Nipa palms (Nypa fruticans) are indigenous palms found on coastal areas where fresh and salty water meet. In our country, their leaves are used in roof and wall construction of huts.  Vinegar or vodka may also be produced from the Nipa flower sap may also be converted to biofuel, a sustainable fuel from plants, which will serve as a renewable energy source when prices of petroleum or gas is high.

Nipa is grown using seeds but this takes years for the palm to mature. A modern method of producing plants is by using tissue culture but this was found to be very challenging and unsuccessful for palms.  

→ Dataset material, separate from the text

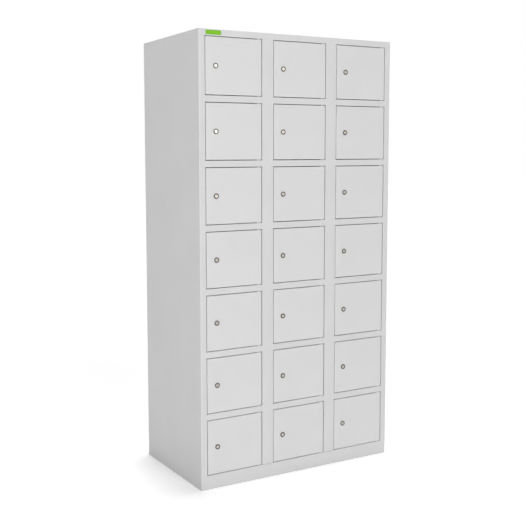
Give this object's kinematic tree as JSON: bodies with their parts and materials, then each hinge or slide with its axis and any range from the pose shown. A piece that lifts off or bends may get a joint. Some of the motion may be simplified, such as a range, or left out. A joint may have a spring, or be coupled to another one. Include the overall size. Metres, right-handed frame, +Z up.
{
  "type": "valuables locker",
  "caption": "Sheet-steel valuables locker: a tall cabinet of small compartments, each with a flush hinged door and a cam lock.",
  "frame": {"origin": "on the ground, under the middle of the cabinet's bounding box", "axes": "+Z up the cabinet's height; the doors face -Y, so +Y points to the back; +X is to the right as seen from the front"},
  "size_m": [0.93, 0.4984, 1.8],
  "materials": {
    "cabinet_paint": "light grey powder coat, satin",
    "door_paint": "light grey powder coat, satin",
    "lock_nickel": "bright nickel-plated zinc",
    "hinge_nylon": "natural white nylon",
    "label_green": "smooth green plate, blank"
  },
  "bodies": {
    "cabinet": {"side_panel_left": "cabinet_paint", "side_panel_right": "cabinet_paint", "top_panel": "cabinet_paint", "floor_panel": "cabinet_paint", "back_panel": "cabinet_paint", "base_rail": "cabinet_paint", "label_plate": "label_green", "mullion_1": "cabinet_paint", "partition_1": "cabinet_paint", "mullion_2": "cabinet_paint", "partition_2": "cabinet_paint", "shelf_1": "cabinet_paint", "shelf_2": "cabinet_paint", "shelf_3": "cabinet_paint", "shelf_4": "cabinet_paint", "shelf_5": "cabinet_paint", "shelf_6": "cabinet_paint"},
    "door_r1c1": {"door_r1c1": "door_paint"},
    "lock_r1c1": {"lock_plug_r1c1": "lock_nickel"},
    "door_r1c2": {"door_r1c2": "door_paint"},
    "lock_r1c2": {"lock_plug_r1c2": "lock_nickel"},
    "door_r1c3": {"door_r1c3": "door_paint"},
    "lock_r1c3": {"lock_plug_r1c3": "lock_nickel"},
    "door_r2c1": {"door_r2c1": "door_paint"},
    "lock_r2c1": {"lock_plug_r2c1": "lock_nickel"},
    "door_r2c2": {"door_r2c2": "door_paint"},
    "lock_r2c2": {"lock_plug_r2c2": "lock_nickel"},
    "door_r2c3": {"door_r2c3": "door_paint"},
    "lock_r2c3": {"lock_plug_r2c3": "lock_nickel"},
    "door_r3c1": {"door_r3c1": "door_paint"},
    "lock_r3c1": {"lock_plug_r3c1": "lock_nickel"},
    "door_r3c2": {"door_r3c2": "door_paint"},
    "lock_r3c2": {"lock_plug_r3c2": "lock_nickel"},
    "door_r3c3": {"door_r3c3": "door_paint"},
    "lock_r3c3": {"lock_plug_r3c3": "lock_nickel"},
    "door_r4c1": {"door_r4c1": "door_paint"},
    "lock_r4c1": {"lock_plug_r4c1": "lock_nickel"},
    "door_r4c2": {"door_r4c2": "door_paint"},
    "lock_r4c2": {"lock_plug_r4c2": "lock_nickel"},
    "door_r4c3": {"door_r4c3": "door_paint"},
    "lock_r4c3": {"lock_plug_r4c3": "lock_nickel"},
    "door_r5c1": {"door_r5c1": "door_paint"},
    "lock_r5c1": {"lock_plug_r5c1": "lock_nickel"},
    "door_r5c2": {"door_r5c2": "door_paint"},
    "lock_r5c2": {"lock_plug_r5c2": "lock_nickel"},
    "door_r5c3": {"door_r5c3": "door_paint"},
    "lock_r5c3": {"lock_plug_r5c3": "lock_nickel"},
    "door_r6c1": {"door_r6c1": "door_paint"},
    "lock_r6c1": {"lock_plug_r6c1": "lock_nickel"},
    "door_r6c2": {"door_r6c2": "door_paint"},
    "lock_r6c2": {"lock_plug_r6c2": "lock_nickel"},
    "door_r6c3": {"door_r6c3": "door_paint"},
    "lock_r6c3": {"lock_plug_r6c3": "lock_nickel"},
    "door_r7c1": {"door_r7c1": "door_paint"},
    "lock_r7c1": {"lock_plug_r7c1": "lock_nickel"},
    "door_r7c2": {"door_r7c2": "door_paint"},
    "lock_r7c2": {"lock_plug_r7c2": "lock_nickel"},
    "door_r7c3": {"door_r7c3": "door_paint"},
    "lock_r7c3": {"lock_plug_r7c3": "lock_nickel"}
  },
  "joints": [
    {"name": "hinge_r1c1", "type": "hinge", "parent": "cabinet", "child": "door_r1c1", "pos_m": [-0.196, -0.2385, 1.66325], "axis": [0, 0, 1], "range_deg": [0, 110]},
    {"name": "cam_r1c1", "type": "hinge", "parent": "door_r1c1", "child": "lock_r1c1", "pos_m": [-0.392, -0.2458, 1.66325], "axis": [0, 1, 0], "range_deg": [0, 90]},
    {"name": "hinge_r1c2", "type": "hinge", "parent": "cabinet", "child": "door_r1c2", "pos_m": [0.1135, -0.2385, 1.66325], "axis": [0, 0, 1], "range_deg": [0, 110]},
    {"name": "cam_r1c2", "type": "hinge", "parent": "door_r1c2", "child": "lock_r1c2", "pos_m": [-0.0825, -0.2458, 1.66325], "axis": [0, 1, 0], "range_deg": [0, 90]},
    {"name": "hinge_r1c3", "type": "hinge", "parent": "cabinet", "child": "door_r1c3", "pos_m": [0.423, -0.2385, 1.66325], "axis": [0, 0, 1], "range_deg": [0, 110]},
    {"name": "cam_r1c3", "type": "hinge", "parent": "door_r1c3", "child": "lock_r1c3", "pos_m": [0.227, -0.2458, 1.66325], "axis": [0, 1, 0], "range_deg": [0, 90]},
    {"name": "hinge_r2c1", "type": "hinge", "parent": "cabinet", "child": "door_r2c1", "pos_m": [-0.196, -0.2385, 1.41425], "axis": [0, 0, 1], "range_deg": [0, 110]},
    {"name": "cam_r2c1", "type": "hinge", "parent": "door_r2c1", "child": "lock_r2c1", "pos_m": [-0.392, -0.2458, 1.41425], "axis": [0, 1, 0], "range_deg": [0, 90]},
    {"name": "hinge_r2c2", "type": "hinge", "parent": "cabinet", "child": "door_r2c2", "pos_m": [0.1135, -0.2385, 1.41425], "axis": [0, 0, 1], "range_deg": [0, 110]},
    {"name": "cam_r2c2", "type": "hinge", "parent": "door_r2c2", "child": "lock_r2c2", "pos_m": [-0.0825, -0.2458, 1.41425], "axis": [0, 1, 0], "range_deg": [0, 90]},
    {"name": "hinge_r2c3", "type": "hinge", "parent": "cabinet", "child": "door_r2c3", "pos_m": [0.423, -0.2385, 1.41425], "axis": [0, 0, 1], "range_deg": [0, 110]},
    {"name": "cam_r2c3", "type": "hinge", "parent": "door_r2c3", "child": "lock_r2c3", "pos_m": [0.227, -0.2458, 1.41425], "axis": [0, 1, 0], "range_deg": [0, 90]},
    {"name": "hinge_r3c1", "type": "hinge", "parent": "cabinet", "child": "door_r3c1", "pos_m": [-0.196, -0.2385, 1.16525], "axis": [0, 0, 1], "range_deg": [0, 110]},
    {"name": "cam_r3c1", "type": "hinge", "parent": "door_r3c1", "child": "lock_r3c1", "pos_m": [-0.392, -0.2458, 1.16525], "axis": [0, 1, 0], "range_deg": [0, 90]},
    {"name": "hinge_r3c2", "type": "hinge", "parent": "cabinet", "child": "door_r3c2", "pos_m": [0.1135, -0.2385, 1.16525], "axis": [0, 0, 1], "range_deg": [0, 110]},
    {"name": "cam_r3c2", "type": "hinge", "parent": "door_r3c2", "child": "lock_r3c2", "pos_m": [-0.0825, -0.2458, 1.16525], "axis": [0, 1, 0], "range_deg": [0, 90]},
    {"name": "hinge_r3c3", "type": "hinge", "parent": "cabinet", "child": "door_r3c3", "pos_m": [0.423, -0.2385, 1.16525], "axis": [0, 0, 1], "range_deg": [0, 110]},
    {"name": "cam_r3c3", "type": "hinge", "parent": "door_r3c3", "child": "lock_r3c3", "pos_m": [0.227, -0.2458, 1.16525], "axis": [0, 1, 0], "range_deg": [0, 90]},
    {"name": "hinge_r4c1", "type": "hinge", "parent": "cabinet", "child": "door_r4c1", "pos_m": [-0.196, -0.2385, 0.91625], "axis": [0, 0, 1], "range_deg": [0, 110]},
    {"name": "cam_r4c1", "type": "hinge", "parent": "door_r4c1", "child": "lock_r4c1", "pos_m": [-0.392, -0.2458, 0.91625], "axis": [0, 1, 0], "range_deg": [0, 90]},
    {"name": "hinge_r4c2", "type": "hinge", "parent": "cabinet", "child": "door_r4c2", "pos_m": [0.1135, -0.2385, 0.91625], "axis": [0, 0, 1], "range_deg": [0, 110]},
    {"name": "cam_r4c2", "type": "hinge", "parent": "door_r4c2", "child": "lock_r4c2", "pos_m": [-0.0825, -0.2458, 0.91625], "axis": [0, 1, 0], "range_deg": [0, 90]},
    {"name": "hinge_r4c3", "type": "hinge", "parent": "cabinet", "child": "door_r4c3", "pos_m": [0.423, -0.2385, 0.91625], "axis": [0, 0, 1], "range_deg": [0, 110]},
    {"name": "cam_r4c3", "type": "hinge", "parent": "door_r4c3", "child": "lock_r4c3", "pos_m": [0.227, -0.2458, 0.91625], "axis": [0, 1, 0], "range_deg": [0, 90]},
    {"name": "hinge_r5c1", "type": "hinge", "parent": "cabinet", "child": "door_r5c1", "pos_m": [-0.196, -0.2385, 0.66725], "axis": [0, 0, 1], "range_deg": [0, 110]},
    {"name": "cam_r5c1", "type": "hinge", "parent": "door_r5c1", "child": "lock_r5c1", "pos_m": [-0.392, -0.2458, 0.66725], "axis": [0, 1, 0], "range_deg": [0, 90]},
    {"name": "hinge_r5c2", "type": "hinge", "parent": "cabinet", "child": "door_r5c2", "pos_m": [0.1135, -0.2385, 0.66725], "axis": [0, 0, 1], "range_deg": [0, 110]},
    {"name": "cam_r5c2", "type": "hinge", "parent": "door_r5c2", "child": "lock_r5c2", "pos_m": [-0.0825, -0.2458, 0.66725], "axis": [0, 1, 0], "range_deg": [0, 90]},
    {"name": "hinge_r5c3", "type": "hinge", "parent": "cabinet", "child": "door_r5c3", "pos_m": [0.423, -0.2385, 0.66725], "axis": [0, 0, 1], "range_deg": [0, 110]},
    {"name": "cam_r5c3", "type": "hinge", "parent": "door_r5c3", "child": "lock_r5c3", "pos_m": [0.227, -0.2458, 0.66725], "axis": [0, 1, 0], "range_deg": [0, 90]},
    {"name": "hinge_r6c1", "type": "hinge", "parent": "cabinet", "child": "door_r6c1", "pos_m": [-0.196, -0.2385, 0.41825], "axis": [0, 0, 1], "range_deg": [0, 110]},
    {"name": "cam_r6c1", "type": "hinge", "parent": "door_r6c1", "child": "lock_r6c1", "pos_m": [-0.392, -0.2458, 0.41825], "axis": [0, 1, 0], "range_deg": [0, 90]},
    {"name": "hinge_r6c2", "type": "hinge", "parent": "cabinet", "child": "door_r6c2", "pos_m": [0.1135, -0.2385, 0.41825], "axis": [0, 0, 1], "range_deg": [0, 110]},
    {"name": "cam_r6c2", "type": "hinge", "parent": "door_r6c2", "child": "lock_r6c2", "pos_m": [-0.0825, -0.2458, 0.41825], "axis": [0, 1, 0], "range_deg": [0, 90]},
    {"name": "hinge_r6c3", "type": "hinge", "parent": "cabinet", "child": "door_r6c3", "pos_m": [0.423, -0.2385, 0.41825], "axis": [0, 0, 1], "range_deg": [0, 110]},
    {"name": "cam_r6c3", "type": "hinge", "parent": "door_r6c3", "child": "lock_r6c3", "pos_m": [0.227, -0.2458, 0.41825], "axis": [0, 1, 0], "range_deg": [0, 90]},
    {"name": "hinge_r7c1", "type": "hinge", "parent": "cabinet", "child": "door_r7c1", "pos_m": [-0.196, -0.2385, 0.16925], "axis": [0, 0, 1], "range_deg": [0, 110]},
    {"name": "cam_r7c1", "type": "hinge", "parent": "door_r7c1", "child": "lock_r7c1", "pos_m": [-0.392, -0.2458, 0.16925], "axis": [0, 1, 0], "range_deg": [0, 90]},
    {"name": "hinge_r7c2", "type": "hinge", "parent": "cabinet", "child": "door_r7c2", "pos_m": [0.1135, -0.2385, 0.16925], "axis": [0, 0, 1], "range_deg": [0, 110]},
    {"name": "cam_r7c2", "type": "hinge", "parent": "door_r7c2", "child": "lock_r7c2", "pos_m": [-0.0825, -0.2458, 0.16925], "axis": [0, 1, 0], "range_deg": [0, 90]},
    {"name": "hinge_r7c3", "type": "hinge", "parent": "cabinet", "child": "door_r7c3", "pos_m": [0.423, -0.2385, 0.16925], "axis": [0, 0, 1], "range_deg": [0, 110]},
    {"name": "cam_r7c3", "type": "hinge", "parent": "door_r7c3", "child": "lock_r7c3", "pos_m": [0.227, -0.2458, 0.16925], "axis": [0, 1, 0], "range_deg": [0, 90]}
  ]
}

Tissue culture is done inside a laboratory to artificially grow plants like in Waling-waling orchids and Banana plantlets. With this method, uniform and disease-free plants are produced in a fraction of the time required when using seeds.

 In our experiment published in the Philippine Journal of Science last year, a group of young cells and young Nipa plants were found to be successfully produced in the laboratory in about 4 months. These new plants (somatic embryos) and young cells (callus) were produced using halved Nipa embryo grown on culture jars with nutrients and chemicals in a gel-matrix like the gulaman in our desserts.

Development of young Nipa plant, somatic embryo (SE), and group of young cells, callus (CA), on halved Nipa palm embryo that is grown under laboratory conditions in University of the Philippines Mindanao.

The plants and groups of young cells may be controlled to become leaves or roots when given the right combination of hormones and nutrients while inside a glass container. Using tissue culture, one Nipa fruit could be multiplied and grown inside the laboratory to become thousands of uniform and disease-free planting materials in a few years.

While this study is still in its infancy, the team aspires to grow plantlets from Nipa plants that produce higher amounts of sap for higher alcohol yield. These superior tissue-cultured Nipa plants may be grown in coastal areas where fishermen or farmers may easily collect sap.

With the help of scientists or engineers, they can process their own biofuel for pumpboats, generators, small appliances or lamps whenever petroleum price is high or petroleum supply is declining. They can also use the same sap for processing their own laksoy when petroleum prices are cheap and there is a high demand for drinking alcohol.

The Department of Science and Technology has already produced distilling stations for local vodka production and with some improvements on the model, the station may be used for laksoy or biofuel processing in the near future.

Journal Article: GKR Oguis, CSC Silvosa, and GC Rivero. 2015. Callus Induction and Somatic Embryogenesis in Nypa fruticans Wurmb. zygotic embryo. Philippine Journal of Science 144 (1): 13-20, ISSN 0031 – 7683.